En el trayecto conté cuatro personas que nos pidieron dinero para comer. Mi madre ni siquiera les miró. Creo que les tiene miedo.
Llegamos al colegio, en la entrada había mucha gente. Todo el mundo hablaba y se alegraba de verse. Era como una fiesta; aunque me dijo mi madre que no se permite las reuniones de más de diez personas. No sé si creerla.
Me costó saber en qué fila ponerme. No veía a mi profe José, ni reconocía a mis compañeros por sus ojos. Sara me saludó con la mano y me coloqué detrás de ella.
En la clase Rubén seguía portándose mal como en el curso pasado. El profe no paraba de regañarle (cada media hora como mínimo) porque se bajaba la mascarilla.
Este año Rubén tiene más normas que romper: no nos podemos tocar; así que lo va a tener más difícil para pegarnos. Con la mascarilla no me puede escupir. No podemos sentarnos juntos, así que le resultará difícil robar nuestros lápices y gomas.
José nos dijo que tenemos que traer gel hidroalcohólico y lavarnos las manos cinco veces al día. Espero acordarme. Mi padre me dice que siempre me olvido de todo, que a ver si me hago responsable de mis cosas, que ya tengo ocho años. Yo quiero ser mayor, pero a veces pienso que era mejor seguir teniendo seis años. No me pedían tantas responsabilidades y todavía creía a mi madre.

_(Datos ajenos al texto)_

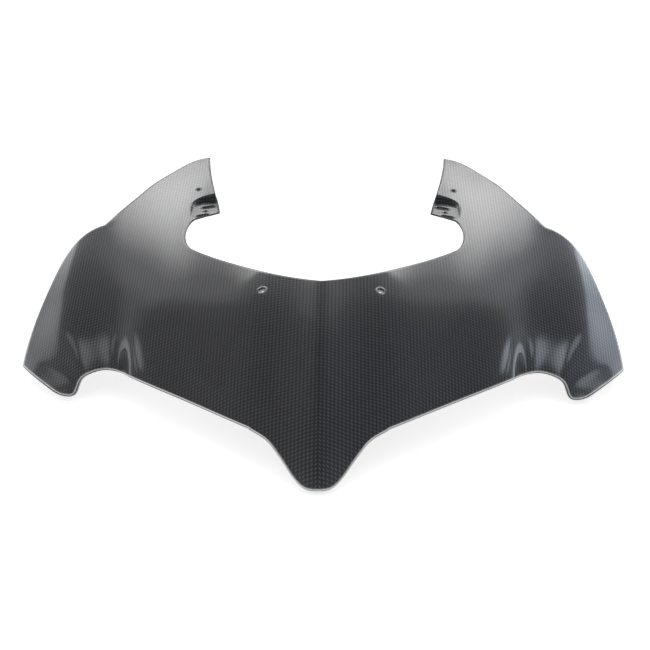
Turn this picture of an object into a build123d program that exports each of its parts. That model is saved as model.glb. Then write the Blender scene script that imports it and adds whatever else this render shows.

Nos han dicho que nuestra clase es una burbuja y no podemos jugar con los niños de la otra clase en el patio. No sé qué pasa si se le hace un agujero a la burbuja, no me atrevo a romperla para poder jugar con Fernando. Ni siquiera Rubén se atreve. Fernando está en la otra clase. Nos miramos desde lejos, no podemos salir del recuadro que han dibujado en el suelo. Parece un juego, pero no lo es. Es otra norma.
Sólo podemos bajarnos la mascarilla para comer y la mía después del recreo huele a mantequilla. Me cuesta aprender las tablas de multiplicar con este olor.
Al salir del cole busco a mi madre con la mirada, difícil encontrarla, pero a mí me gusta jugar a “buscando a Wally”. Aún así no la encuentro, ella se acerca a la fila y me sonríe con sus ojos negros. Me abraza y yo la aparto. De camino a casa, regresamos por la Calle Olvidada, las preguntas de mi madre se empujan y no me da tiempo a contestarlas todas. En casa me aferro a su cuello y la abrazo con fuerza. Mi madre me mira y me hace varias veces la misma pregunta: ¿estás contenta en el cole? Yo contesto que sí. La última vez que dije que no me gustaba un regalo, se enfadó mucho. Me dijo: hay que estar siempre contenta.
Así que con mi cara triste, voy contenta al colegio desde hace tres semanas. Mis manos resecas cogen el lápiz para calcular las semanas hasta la llegada de las vacaciones.
Mi madre dice que pronto todo esto pasará. Pero no sé si creerla.